The Boston, Tufnell Park

The Boston, Tufnell Park, oil on linen 151.5cm x 117.5cm 2012. Image copyright: Martin Brown
The Boston, Tufnell Park,
oil on linen 151.5cm x 117.5cm 2012. Image copyright: Martin Brown

“This is another winter scene. There was a deliberate decision to add the extensions to the canvas: one was meant as a closed form, like an object (the top of the Boston), the other was an open form or deep space. One is also more detailed, the other more abstracted. The decision to make the extensions to the painting was made at the very start. They are meant not only to extend the painting but to draw out the varied approaches within the picture.

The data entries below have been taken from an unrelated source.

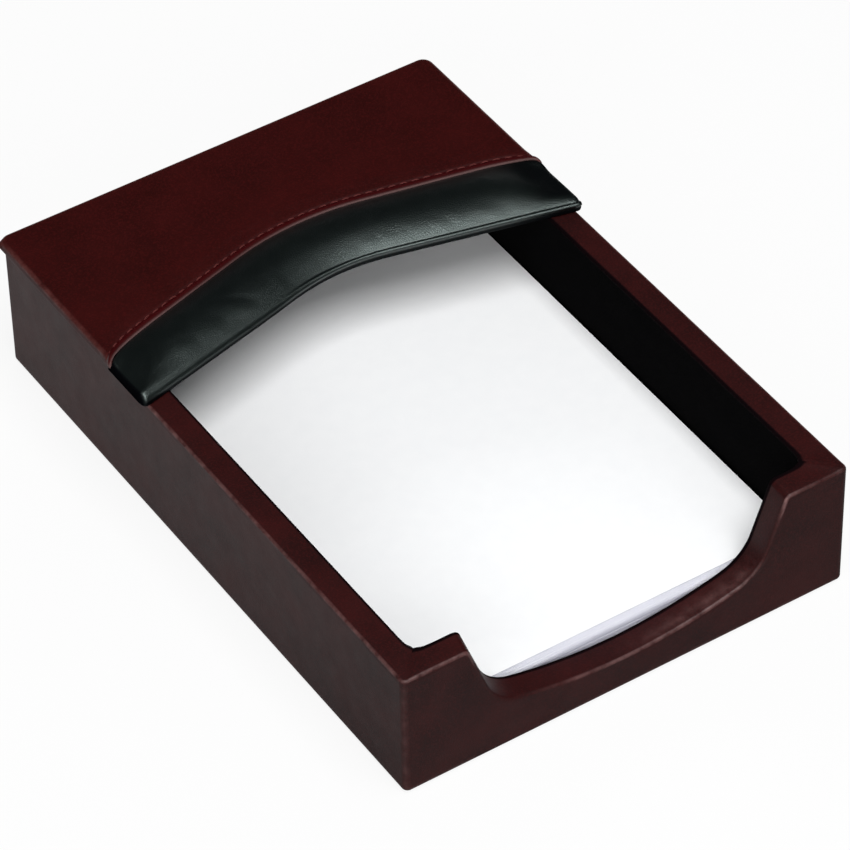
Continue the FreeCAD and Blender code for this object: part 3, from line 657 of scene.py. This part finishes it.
def lip_shape(fullness):
    """Rings of the lip's surface from its left end to its right: the profile carried between the front
    arch and the seam, each point running straight from front to rear. A soft fold crosses its left part
    askew. The crown sinks towards the ends, which are rounded, also in plan at the front."""
    plain, beaded = lip_profiles()
    turn = np.radians(np.linspace(90, 0, END_RINGS))
    end = LIP_HALF - LIP_END * (1 - np.sin(turn))
    x = np.concatenate([-end, np.linspace(-end[-1], end[-1], 151)[1:-1], end[::-1]])[:, None]
    shrink = np.zeros_like(x)
    shrink[:END_RINGS, 0] = LIP_END * (1 - np.cos(turn))
    shrink[-END_RINGS:] = shrink[:END_RINGS][::-1]
    kind = ease(x, *FRONT_CHANGE)
    behind = plain[:, 0] + (beaded[:, 0] - plain[:, 0]) * kind
    height = plain[:, 1] + (beaded[:, 1] - plain[:, 1]) * kind
    front, back = arch(x), seam(x)
    y = front + behind * (back - front) / LIP_WIDTH
    share = fullness * (CROWN_LEAST + (1 - CROWN_LEAST) * ease(LIP_HALF - np.abs(x), 1, 17))
    number = np.arange(len(plain))
    on_top = (number >= FOOT_POINTS + FRONT_POINTS) & (number < len(plain) - TAIL_POINTS)
    height = height + on_top * (crown(behind, share) + end_lump(x, y - back))
    fold = FOLD_DEPTH * bell(behind - 7.5 + 0.75 * (x + 27), FOLD_WIDTH)
    height = height - on_top * fold * ease(behind, 3, 6) * (1 - ease(behind, 9, 13))
    upper = ease(height, 36.2, CROWN_FOOT)
    height = height + shrink * (0.6 * (1 - upper) - upper)
    y = y + 1.6 * shrink * bell(behind, 3.0)
    return np.stack([x + 0 * y, y, height], -1)


PAD_SCALE = 20.0  # the cloth is worked out on a copy twenty times as large
PAD_FRAMES = 20
START_FULLNESS = 0.85  # share of the crown from which it swells
PUFF = 0.2  # furthest that the cloth may leave the drawn shape
SOFTER = 4  # how often its wrinkles are softened along the lip


def puffed(start, goal, faces, loose):
    """The goal's rings as the padding under pressure leaves them: a cloth whose front, ends and seam are
    held, cut a little too large, swells from the lower start shape with gravity off. A point stays
    within PUFF of the goal, times how loose it is there."""
    count, size = start.shape[:2]
    mesh = bpy.data.meshes.new("pad_cloth")
    mesh.from_pydata((start.reshape(-1, 3) * MM * PAD_SCALE).tolist(), [], faces)
    point_outwards(mesh)
    cloth = bpy.data.objects.new("pad_cloth", mesh)
    bpy.context.scene.collection.objects.link(cloth)
    free = np.zeros((count, size), bool)
    free[END_RINGS:-END_RINGS, FOOT_POINTS + FRONT_POINTS + 2:-TAIL_POINTS - 2] = True
    held = cloth.vertex_groups.new(name="held")
    held.add(np.flatnonzero(~free).tolist(), 1.0, "REPLACE")
    swell = cloth.modifiers.new("cloth", "CLOTH")
    swell.point_cache.frame_start, swell.point_cache.frame_end = 1, PAD_FRAMES
    rule = swell.settings
    rule.quality, rule.mass = 6, 0.3
    rule.tension_stiffness = rule.compression_stiffness = 15
    rule.shear_stiffness, rule.bending_stiffness = 5, 4
    rule.vertex_group_mass, rule.pin_stiffness = "held", 1
    rule.use_pressure, rule.uniform_pressure_force = True, 4
    rule.shrink_min = rule.shrink_max = -0.004
    rule.effector_weights.gravity = 0
    swell.collision_settings.use_collision = False
    for moment in range(1, PAD_FRAMES + 1):
        bpy.context.scene.frame_set(moment)
    result = cloth.evaluated_get(bpy.context.evaluated_depsgraph_get())
    points = np.empty(count * size * 3)
    result.data.vertices.foreach_get("co", points)
    points = points.reshape(count, size, 3) / (MM * PAD_SCALE)
    bpy.data.objects.remove(cloth)
    bpy.data.meshes.remove(mesh)
    bpy.context.scene.frame_set(1)
    moved = (points - goal) * free[..., None]
    for _ in range(SOFTER):
        moved[1:-1] = (moved[:-2] + 2 * moved[1:-1] + moved[2:]) / 4
    far = np.linalg.norm(moved, axis=-1, keepdims=True)
    return goal + moved * np.minimum(1, PUFF * loose[..., None] / np.maximum(far, 1e-9))


def padded_lip():
    """The lip, its crown puffed up by a cloth simulation. Painted shade, a near-black without gloss, lies
    on its ends, on the right end of its top and on its lower roll."""
    goal = lip_shape(1.0)
    count, size = goal.shape[:2]
    behind = (goal[..., 1] - arch(goal[..., 0])) * LIP_WIDTH / (seam(goal[..., 0]) - arch(goal[..., 0]))
    loose = ease(behind, CREASE, CREASE + 3) * (1 - ease(behind, 15, LIP_WIDTH))
    loose = loose * ease(LIP_HALF - np.abs(goal[..., 0]), 2, 8)
    faces = closed_tube(count, size)
    rings = puffed(lip_shape(START_FULLNESS), goal, faces, loose)
    x = rings[..., 0]
    # painted shade, near-black without gloss: the lip's ends, the right end of its top and its lower roll
    shade_at_ends = ease(np.abs(x), COVER_HALF - 0.7, COVER_HALF)
    shade_at_right = 0.7 * ease(x, 50, 57) * ease(behind, 2.5, 4.5)
    shade_below = 0.9 * (1 - ease(rings[..., 2], 36.8, 37.5))
    painted_shade = np.maximum(np.maximum(shade_at_ends, shade_at_right), shade_below)
    piece = make_piece("lip_pad", [(rings, faces)], "tray", LIP_LEATHER,
                       [("painted_shade", painted_shade)], sharp=60)
    smooth = piece.modifiers.new("smooth", "SUBSURF")
    smooth.levels = smooth.render_levels = 1
    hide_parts("lip_leather", "lip_padding")


padded_lip()


# --- the stitches -----------------------------------------------------------------------------------

STITCH_PITCH, STITCH_LENGTH, STITCH_RADIUS = 3.0, 2.0, 0.22
STITCH_LOW, STITCH_ARCH = -0.22, 0.20  # level of its ends in the groove, and how far it arches out


def stitch_line():
    """The line of the stitches over the cover's left side, top and right side: points and outward
    directions, STITCH_INSET behind the cut edge."""
    over = arc((-COVER_HALF + EDGE_ARRIS, COVER_TOP - EDGE_ARRIS), EDGE_ARRIS, 180, 90, 8)
    left = np.concatenate([[(-COVER_HALF, WALL_TOP + 0.3)], over])
    facing = np.concatenate([[(-1, 0)], arc((0, 0), 1, 180, 90, 8)])
    flat = np.linspace(-COVER_HALF + EDGE_ARRIS, COVER_HALF - EDGE_ARRIS, 200)[1:-1]
    across = np.concatenate([left[:, 0], flat, -left[::-1, 0]])
    height = np.concatenate([left[:, 1], np.full_like(flat, COVER_TOP), left[::-1, 1]])
    out = np.concatenate([facing, np.tile([0.0, 1.0], (len(flat), 1)), facing[::-1] * (-1, 1)])
    y = seam(across) + STITCH_INSET / math.cos(ARCH_ANGLE)
    return np.stack([across, y, height], -1), np.stack([out[:, 0], 0 * y, out[:, 1]], -1)


def stitches():
    """Each stitch is a short thread, a little flattened and askew: rings of points whose radius is about
    STITCH_RADIUS (1 - s^4)^0.5 at share s from its middle, arching up out of the groove and down into
    its needle holes."""
    line, out = stitch_line()
    run = np.concatenate([[0], np.cumsum(np.linalg.norm(np.diff(line, axis=0), axis=1))])
    middles = np.arange(STITCH_PITCH * 0.4, run[-1] - 1, STITCH_PITCH)

    def at(values, where):
        return np.stack([np.interp(where, run, values[:, k]) for k in range(3)], -1)

    def unit(vectors):
        return vectors / np.linalg.norm(vectors, axis=-1)[..., None]

    rings, corners = 9, 6
    s = np.linspace(-1, 1, rings)
    random = np.random.default_rng(3)
    sway = random.normal(0, 0.05, len(middles))
    where = middles[:, None] + s * STITCH_LENGTH / 2
    core, normal = at(line, where), unit(at(out, where))
    side = np.cross(unit(at(line, where + 0.05) - at(line, where - 0.05)), normal)
    height = STITCH_LOW + STITCH_ARCH * (1 - s**2) + random.normal(0, 0.02, len(middles))[:, None]
    core = core + normal * height[..., None] + side * (sway[:, None] * s)[..., None]
    thick = STITCH_RADIUS * np.sqrt(1 - s**4 * 0.97)
    angle = np.linspace(0, 2 * np.pi, corners + 1)[:-1, None]
    ring = side[..., None, :] * np.cos(angle) + 0.8 * normal[..., None, :] * np.sin(angle)
    points = core[..., None, :] + ring * thick[:, None, None]
    parts = [(stitch, closed_tube(rings, corners)) for stitch in points]
    piece = make_piece("seam_thread", parts, "tray", FINISHES["thread"])
    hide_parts("seam_stitching")


stitches()


# --- the sheets -------------------------------------------------------------------------------------

SHEETS = 80
SHEET_GAP = 0.002  # between two sheets
SET_BACK = 0.9  # how far the uppermost sheet is set back
TWIST = -0.0022  # how far the upper sheets are turned, in radians


def memo_sheets():
    """Thin slabs, each shifted and turned a little. The uppermost are set back more and more from the
    front."""
    random = np.random.default_rng(11)
    drift = waves(np.arange(SHEETS)[:, None] * np.array([[1.0, 0, 0]]), 30, 4) * 0.06
    shift = random.normal(0, 0.015, (SHEETS, 2)) + drift[:, None]
    level = np.arange(SHEETS) / SHEETS
    shift[:, 1] += SET_BACK * ease(level, 0.72, 1.0)
    turn = TWIST * ease(level, 0, 0.6) + random.normal(0, 0.0002, SHEETS)
    pitch = (STACK_TOP - STACK_LOW) / SHEETS
    middle = (SHEET_LEFT + SHEET_RIGHT) / 2
    x = np.array([SHEET_LEFT, SHEET_RIGHT, SHEET_RIGHT, SHEET_LEFT]) - middle
    x = x * (1 - 0.3 / SHEET_RIGHT)
    y = np.array([SHEET_FRONT + 0.2, SHEET_FRONT + 0.2, SHEET_REAR - 0.3, SHEET_REAR - 0.3])
    slabs = []
    for k in range(SHEETS):
        corners = np.stack([middle + x - turn[k] * y + shift[k, 0], y + turn[k] * x + shift[k, 1]], -1)
        low = STACK_LOW + pitch * k
        levels = [np.full(4, low), np.full(4, low + pitch - SHEET_GAP)]
        slab = np.concatenate([np.column_stack([corners, level]) for level in levels])
        slabs.append((slab, closed_tube(2, 4)))
    piece = make_piece("memo_sheet_stack", slabs, "sheets", FINISHES["paper"], sharp=30)
    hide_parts("memo_sheets")


memo_sheets()


# --- floor, light and camera ------------------------------------------------------------------------

def floor():
    """A wide pale table top, white to the camera apart from the shadow. Reflections see it white behind
    the tray and, as painted shade, greyer in front of it, to its right and close beside it."""
    half = 3.0
    mesh = bpy.data.meshes.new("table_top")
    mesh.from_pydata([(-half, -half, 0), (half, -half, 0), (half, half, 0), (-half, half, 0)], [],
                     [[0, 1, 2, 3]])
    table = bpy.data.objects.new("table_top", mesh)
    bpy.context.scene.collection.objects.link(table)
    f = Finish("table_white")
    to_camera, glossy, transmitted = (f.node("LightPath", {}, {}, k) for k in (0, 3, 6))
    across, along = (f.node("SeparateXYZ", {}, {"Vector": f.place()}, k) for k in (0, 1))
    forward = 1 - along.clipped(-0.14, 0.08)
    rightward = across.clipped(-0.02, 0.10)
    beside = across.maths("ABSOLUTE") - COVER_HALF * MM
    ahead = along.maths("ABSOLUTE") - HALF_LENGTH * MM
    close = 1 - beside.maths("MAXIMUM", ahead).clipped(0.0, 0.03)
    # painted shade for reflections: glossy rays see the floor greyer in front, to the right and close to
    # the tray
    kept = 1
    for zone, share in ((forward, 0.7), (rightward, 0.25), (close, 0.28)):
        kept = (1 - glossy * zone * share) * kept
    seen = (to_camera + glossy + transmitted).clipped(0, 1) * kept
    pale = f.node("BsdfDiffuse", {}, {"Color": kept * 0.8})
    white = f.node("Emission", {}, {"Color": (1, 1, 1, 1), "Strength": 1.0})
    f.node("OutputMaterial", {}, {"Surface": f.node("MixShader", {}, {0: seen * 0.88, 1: pale, 2: white})})
    mesh.materials.append(f.material)


def lamp(name, place, aim, size, power):
    """An oblong soft lamp at a place, turned to aim, both in metres."""
    data = bpy.data.lights.new(name, "AREA")
    data.shape, data.size, data.size_y = "RECTANGLE", *size
    data.energy = power
    lit = bpy.data.objects.new(name, data)
    bpy.context.scene.collection.objects.link(lit)
    turned = (Vector(place) - Vector(aim)).to_track_quat("Z", "Y").to_matrix().to_4x4()
    lit.matrix_world = Matrix.Translation(place) @ turned
    return lit


def world():
    """Soft even light from all round, white to the camera."""
    scene_world = bpy.data.worlds.new("studio")
    bpy.context.scene.world = scene_world
    scene_world.use_nodes = True
    tree = scene_world.node_tree
    tree.nodes.clear()
    path = tree.nodes.new("ShaderNodeLightPath")
    mixed = tree.nodes.new("ShaderNodeMixShader")
    out = tree.nodes.new("ShaderNodeOutputWorld")
    tree.links.new(path.outputs[0], mixed.inputs[0])
    for socket, colour, strength in ((1, (0.85, 0.93, 1, 1), 0.035), (2, (1, 1, 1, 1), 1.0)):
        light = tree.nodes.new("ShaderNodeBackground")
        light.inputs[0].default_value = colour
        light.inputs[1].default_value = strength
        tree.links.new(light.outputs[0], mixed.inputs[socket])
    tree.links.new(mixed.outputs[0], out.inputs[0])


PICTURE = 850  # pixels along each side
FOCAL = 4921.56  # focal length in pixels
AXIS_X, AXIS_Y = 415.78, 401.22  # pixel on the lens's axis
SENSOR = 36.0
AZIMUTH, ELEVATION, ROLL = (math.radians(a) for a in (-32.392, 42.746, -1.312))
DISTANCE, LEFTWARD, UPWARD = 1170.32, 0.333, 15.098


def camera():
    """A long lens from the front left, above, looking along AZIMUTH and ELEVATION from DISTANCE, moved
    aside by LEFTWARD and UPWARD in its own picture plane."""
    back = np.array([math.sin(AZIMUTH) * math.cos(ELEVATION), -math.cos(AZIMUTH) * math.cos(ELEVATION),
                     math.sin(ELEVATION)])
    level = np.array([math.cos(AZIMUTH), math.sin(AZIMUTH), 0])
    above = np.cross(back, level)
    across = level * math.cos(ROLL) + above * math.sin(ROLL)
    upward = above * math.cos(ROLL) - level * math.sin(ROLL)
    place = (back * DISTANCE - across * LEFTWARD + upward * UPWARD + (0, 0, WALL_FOOT)) * MM
    data = bpy.data.cameras.new("camera")
    data.sensor_width = SENSOR
    data.lens = FOCAL * SENSOR / PICTURE
    data.shift_x, data.shift_y = 0.5 - AXIS_X / PICTURE, AXIS_Y / PICTURE - 0.5
    data.clip_start, data.clip_end = 0.01, 20
    seen_from = bpy.data.objects.new("camera", data)
    bpy.context.scene.collection.objects.link(seen_from)
    columns = np.stack([across, upward, back, place], -1)
    seen_from.matrix_world = Matrix([*columns.tolist(), [0, 0, 0, 1]])
    bpy.context.scene.camera = seen_from


floor()
world()
lamp("key", (-0.01, -0.37, 1.05), (0, 0, 0.03), (0.6, 0.7), 10.8)
lamp("front_fill", (-0.63, -0.92, 0.66), (0, 0, 0.02), (2.2, 0.3), 10.5)
rear_fill = lamp("rear_fill", (0.45, 1.1, 0.4), (0, 0, 0.02), (1.0, 0.5), 6.0)
rear_fill.visible_glossy = False
camera()
bpy.context.scene.view_settings.view_transform = "Standard"
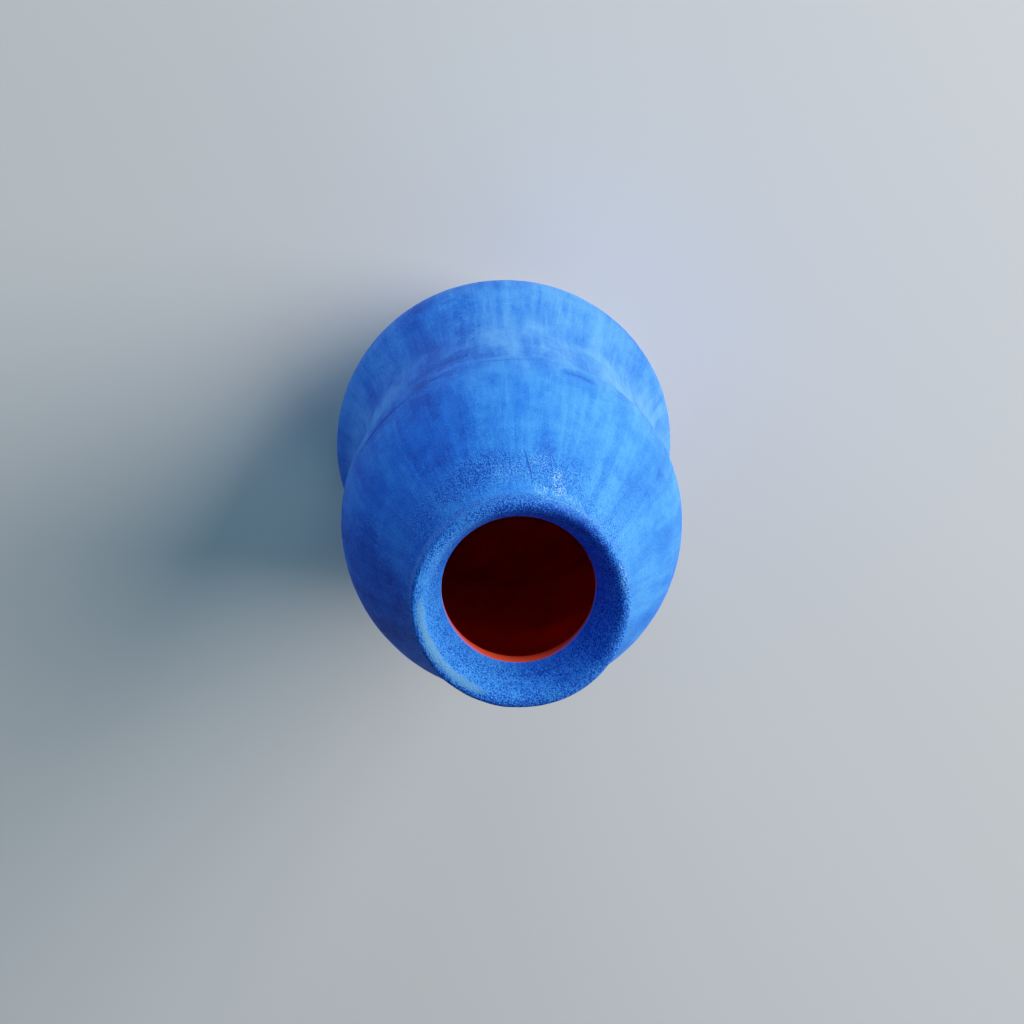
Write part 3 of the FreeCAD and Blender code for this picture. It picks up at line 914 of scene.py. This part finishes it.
def soft_light(lamp):
    """A round soft light that looks at the vase."""
    data = bpy.data.lights.new(lamp.name, "AREA")
    data.shape = "DISK"
    data.size = lamp.size
    data.energy = lamp.power
    data.color = lamp.tint
    across = math.radians(lamp.azimuth)
    above = math.radians(lamp.elevation)
    way = Vector(
        (math.cos(across) * math.cos(above), math.sin(across) * math.cos(above), math.sin(above))
    )
    holder = bpy.data.objects.new(lamp.name, data)
    holder.location = Vector((0, 0, AIM_HEIGHT)) + way * lamp.distance
    holder.rotation_mode = "QUATERNION"
    holder.rotation_quaternion = way.to_track_quat("Z", "Y")
    bpy.context.scene.collection.objects.link(holder)


def make_light():
    """A broad key from one side, three weak lights from the others, and a dim bluish room."""
    for lamp in LAMPS:
        soft_light(lamp)
    world = bpy.data.worlds.new("room")
    world.use_nodes = True
    background = world.node_tree.nodes["Background"]
    background.inputs["Color"].default_value = ROOM_TINT
    background.inputs["Strength"].default_value = ROOM_STRENGTH
    bpy.context.scene.world = world


def make_camera():
    """The camera looks down into the mouth, tilted and slanted a little off the vase's axis."""
    across = math.cos(CAMERA_SLANT)
    back = Vector(
        (math.sin(CAMERA_SLANT), -across * math.sin(CAMERA_TILT), across * math.cos(CAMERA_TILT))
    )
    up = Vector((0, -math.cos(CAMERA_TILT), -math.sin(CAMERA_TILT)))
    right = up.cross(back).normalized()
    up = back.cross(right).normalized()
    mouth = Vector((0, 0, HEIGHT))
    location = (mouth + right * CAMERA_RIGHT + up * CAMERA_UP + back * CAMERA_BACK) * MM
    data = bpy.data.cameras.new("photo_camera")
    data.sensor_width = SENSOR_WIDTH
    data.lens = FOCAL_LENGTH
    data.clip_start = CLIP_NEAR
    data.clip_end = CLIP_FAR
    camera = bpy.data.objects.new("photo_camera", data)
    facing = Matrix((right, up, back)).transposed().to_4x4()
    camera.matrix_world = Matrix.Translation(location) @ facing
    bpy.context.scene.collection.objects.link(camera)
    bpy.context.scene.camera = camera


def develop():
    """A camera's tone curve: straight in the shade, and easing off towards white."""
    view = bpy.context.scene.view_settings
    view.view_transform = "Standard"
    view.use_curve_mapping = True
    curves = view.curve_mapping
    curves.white_level = (BRIGHTEST, BRIGHTEST, BRIGHTEST)
    tone = curves.curves[3].points
    for light, shown in TONES:
        tone.new(light / BRIGHTEST, shown)
    curves.update()


make_clay_body(clay_material())
make_outer_glaze(outer_material())
make_inner_glaze(inner_material())
make_floor()
make_light()
make_camera()
develop()
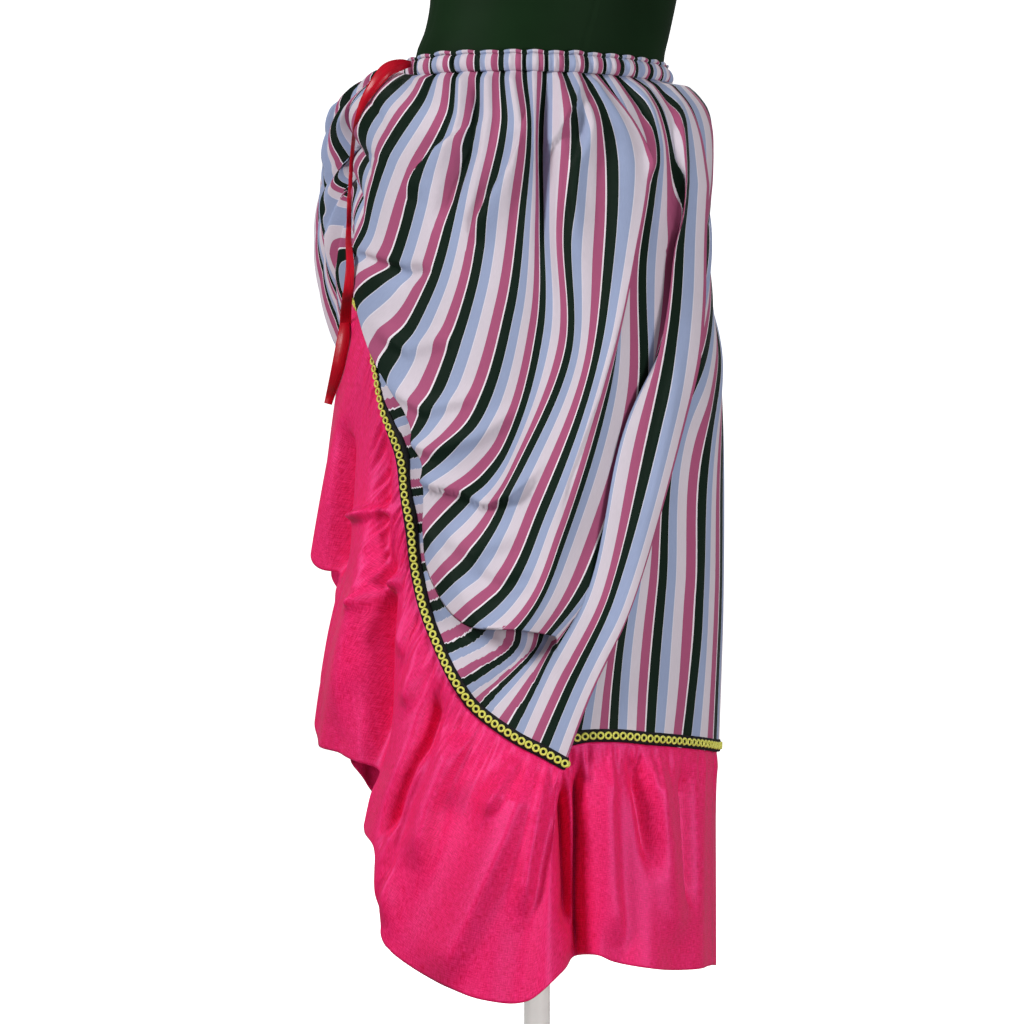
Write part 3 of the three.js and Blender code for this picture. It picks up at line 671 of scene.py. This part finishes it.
def casing_point(k, share):
    """Round the casing's section: up its outside (0 to 1), over the frill and down inside (1 to 1.6)."""
    angle = thread_angle(k, np.zeros_like(k))
    puff = np.abs(np.sin(np.pi * k)) ** 0.5 * gather_size(k)
    pleats = 1.1 * np.sin(2 * np.pi * (3 * k + 0.3 * np.sin(1.7 * k)))
    height = np.where(share <= 1, share, 1 - (share - 1) * 1.3) * (casing_height + frill_height) - 0.5
    bulge = np.sin(np.pi * np.clip(share / elastic_share, 0, 1)) ** 0.6
    frill = smooth_step(elastic_share, 0.96, share) * (1 - smooth_step(1.0, 1.12, share))
    outside = 0.3 + bulge * (5.6 * puff + pleats) + frill * (1.8 * puff + 0.6)
    inside = smooth_step(0.98, 1.15, share)
    lift = 3.0 * (puff - 0.4) * smooth_step(0.3, 1, share) * np.clip((1.3 - share) / 0.3, 0, 1)
    skin = ellipse_reach(*waist_section, angle) + waist_room
    neck = hull_reach(angle, waist_z + casing_height) - waist_room
    radius = (neck + outside) * (1 - inside) + skin * inside
    x = waist_x * inside + radius * np.cos(np.radians(angle))
    return np.stack([x, -radius * np.sin(np.radians(angle)), waist_z + height + lift], -1)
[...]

The painting also has a double triangle composition, one being an old building, the other modern.”

Why no human life or traffic? “I’ve deliberately left people and movement out of my pictures because I want the paintings to exist in a longer passage of time,” Brown says. “As soon as you add movement it becomes a snapshot, a frozen moment.”

And finally, how long did the Kentish Town Road work take to complete? “It was painted over several months, not a particular time of the day or year. It was begun in the winter, and completed in the autumn.”

However, he concedes, “clouds, being a regular fixture of the London landscape, preventing the presence of shadows, do add a wintry tone to the painting.”

So is it Christmas morning or not? You decide.